(Reuters) - An elderly Florida man was in jail on Thursday after he said he fatally shot his ailing wife because her medications were no longer affordable and she was in pain.
William J. Hager, 86, was being held without bond in jail after telling responding authorities on Monday that he had shot his wife, Carolyn, in the head as she slept that morning in their home in Port St. Lucie, according to an arrest affidavit released by the St. Lucie County Sheriff's Office.
Hager called the 911 emergency line at 1 p.m., several hours after the fatal shooting, the affidavit said. Hager told authorities that after the shooting he went to the kitchen for a cup of coffee, and called his daughters to tell them what he had done.
"I want to apologize I didn't call earlier. I wanted to tell my kids what happened first," Hager told authorities, according to the affidavit.
Hager told authorities that he had been thinking of killing his wife, 78, for several days because she was in pain, the affidavit said. While she had told him that she wanted to die in the past, she never asked him to kill her, according to the affidavit.
A dispatcher at the St.
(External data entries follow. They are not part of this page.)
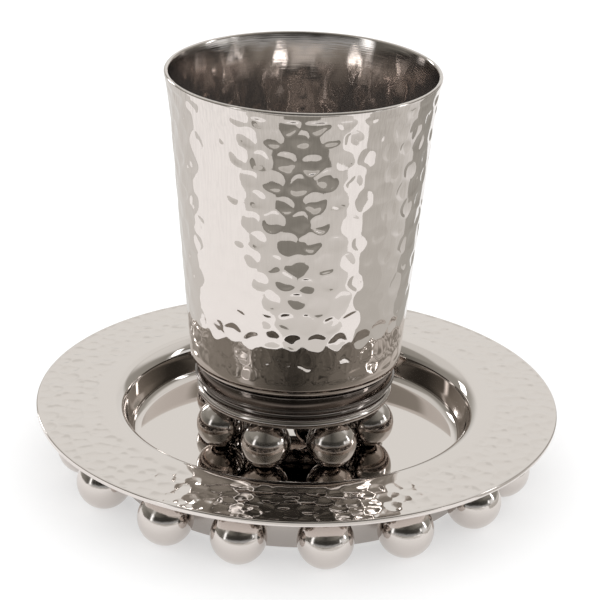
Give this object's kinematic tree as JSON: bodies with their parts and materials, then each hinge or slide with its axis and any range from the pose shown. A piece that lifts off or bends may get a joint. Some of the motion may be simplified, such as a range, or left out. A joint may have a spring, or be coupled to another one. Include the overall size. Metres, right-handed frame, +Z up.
{
  "type": "kiddush cup with saucer",
  "caption": "Tapered hammered metal beaker on a turned foot and a ring of ball feet, resting in the well of a wide hammered saucer on larger ball feet.",
  "frame": {"origin": "on the table, under the middle of the saucer, at the height of its ball feet; the cup stands 0.9 mm to -X of that middle", "axes": "+Z up along the saucer's axis; -Y faces the viewer and +X is to the viewer's right"},
  "size_m": [0.15, 0.15, 0.1191],
  "materials": {
    "hammered_nickel": "bright nickel plate over a hand-hammered surface of shallow round marks, with a faint warm tint",
    "polished_nickel": "mirror-polished nickel plate, slightly warm",
    "plain_nickel": "plain nickel plate, duller and lightly brushed"
  },
  "bodies": {
    "root": {"saucer": "hammered_nickel", "saucer_foot_band": "plain_nickel", "saucer_ball_1": "polished_nickel", "saucer_ball_2": "polished_nickel", "saucer_ball_3": "polished_nickel", "saucer_ball_4": "polished_nickel", "saucer_ball_5": "polished_nickel", "saucer_ball_6": "polished_nickel", "saucer_ball_7": "polished_nickel", "saucer_ball_8": "polished_nickel", "saucer_ball_9": "polished_nickel", "saucer_ball_10": "polished_nickel", "saucer_ball_11": "polished_nickel", "saucer_ball_12": "polished_nickel", "saucer_ball_13": "polished_nickel", "saucer_ball_14": "polished_nickel", "saucer_ball_15": "polished_nickel", "saucer_ball_16": "polished_nickel", "cup_body": "hammered_nickel", "cup_foot": "polished_nickel", "cup_ball_1": "polished_nickel", "cup_ball_2": "polished_nickel", "cup_ball_3": "polished_nickel", "cup_ball_4": "polished_nickel", "cup_ball_5": "polished_nickel", "cup_ball_6": "polished_nickel", "cup_ball_7": "polished_nickel", "cup_ball_8": "polished_nickel"}
  },
  "joints": []
}
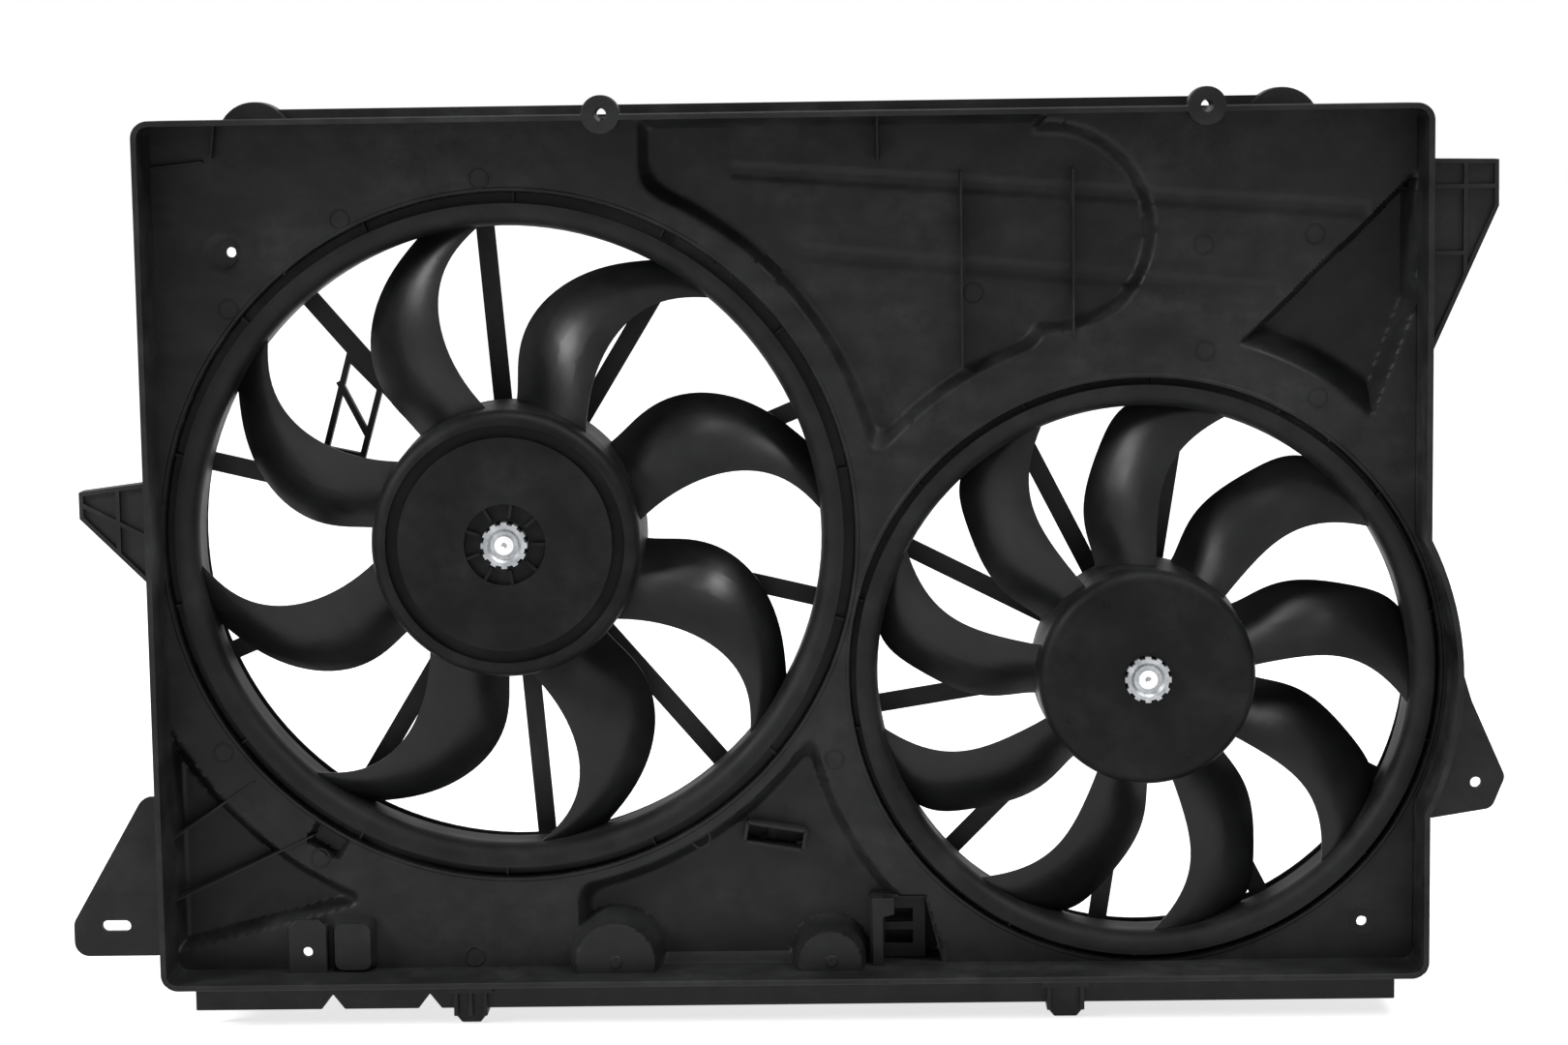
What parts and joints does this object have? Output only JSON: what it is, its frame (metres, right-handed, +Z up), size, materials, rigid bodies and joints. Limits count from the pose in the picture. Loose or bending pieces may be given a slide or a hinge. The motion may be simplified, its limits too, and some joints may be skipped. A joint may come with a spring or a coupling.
{
  "type": "radiator_fan_shroud",
  "caption": "Black moulded radiator fan shroud with two ringed electric fans of different sizes, their motors carried on struts behind",
  "frame": {"origin": "centre of the rim's front plane, which seats round the radiator core", "axes": "X right as seen from the radiator, Y from radiator to engine, Z up"},
  "size_m": [0.7645, 0.125, 0.4925],
  "materials": {
    "shroud_plastic": "satin",
    "fan_plastic": "satin",
    "motor_steel": "satin",
    "bearing_bronze": "matte",
    "zinc_steel": "satin",
    "ferrite": "matte",
    "card_resin": "matte",
    "carbon": "matte",
    "socket_plastic": "satin",
    "tinned_brass": "satin",
    "insert_metal": "satin",
    "shaft_steel": "polished",
    "core_steel": "matte",
    "copper": "gloss",
    "commutator_copper": "satin"
  },
  "bodies": {
    "shroud": {"rim_top": "shroud_plastic", "rim_right": "shroud_plastic", "rim_bottom": "shroud_plastic", "rim_left": "shroud_plastic", "shroud_floor": "shroud_plastic", "window_latch": "shroud_plastic", "left_brace": "shroud_plastic", "left_guides": "shroud_plastic", "left_barrel": "shroud_plastic", "left_motor_ring": "shroud_plastic", "left_struts": "shroud_plastic", "left_can": "motor_steel", "left_end_plate": "motor_steel", "left_front_bearing": "bearing_bronze", "left_rear_bearing": "bearing_bronze", "left_flange": "zinc_steel", "left_screws": "zinc_steel", "left_magnets": "ferrite", "left_brush_card": "card_resin", "left_brushes": "carbon", "left_socket": "socket_plastic", "left_terminals": "tinned_brass", "right_barrel": "shroud_plastic", "right_motor_ring": "shroud_plastic", "right_struts": "shroud_plastic", "right_can": "motor_steel", "right_end_plate": "motor_steel", "right_front_bearing": "bearing_bronze", "right_rear_bearing": "bearing_bronze", "right_flange": "zinc_steel", "right_screws": "zinc_steel", "right_magnets": "ferrite", "right_brush_card": "card_resin", "right_brushes": "carbon", "right_socket": "socket_plastic", "right_terminals": "tinned_brass"},
    "left_fan": {"left_hub": "fan_plastic", "left_blades": "fan_plastic", "left_fan_ring": "fan_plastic", "left_insert": "insert_metal", "left_shaft": "shaft_steel", "left_core": "core_steel", "left_windings": "copper", "left_commutator": "commutator_copper"},
    "right_fan": {"right_hub": "fan_plastic", "right_blades": "fan_plastic", "right_fan_ring": "fan_plastic", "right_insert": "insert_metal", "right_shaft": "shaft_steel", "right_core": "core_steel", "right_windings": "copper", "right_commutator": "commutator_copper"}
  },
  "joints": [
    {"name": "left_fan_spin", "type": "hinge", "parent": "shroud", "child": "left_fan", "pos_m": [-0.1482, 0.08, 0.0063], "axis": [0, 1, 0], "continuous": true},
    {"name": "right_fan_spin", "type": "hinge", "parent": "shroud", "child": "right_fan", "pos_m": [0.189, 0.08, -0.0696], "axis": [0, 1, 0], "continuous": true}
  ]
}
Lucie County Sheriff's Office said Hager remained in jail on Thursday on a charge of first-degree, premeditated murder after an initial court appearance on Tuesday.
Hager could not be immediately reached on Thursday evening and it was not immediately clear if he had an attorney.
Local broadcaster WPTV reported that the couple had filed for bankruptcy in 2011 and that Carolyn Hager had been suffering from severe arthritis and other medical issues for 15 years.
The AARP, a non-profit advocacy organization for people 50 years and older, said in a report last November that increasing costs for certain specialty prescription drugs have put them out of reach for many people and that Medicare does not necessarily make those drugs affordable.
Authorities did not say what specific drugs Carolyn Hager was taking nor what kind of insurance the couple may have had.
A search of records at the Florida Department of Law Enforcement does not show a prior criminal history for William Hager.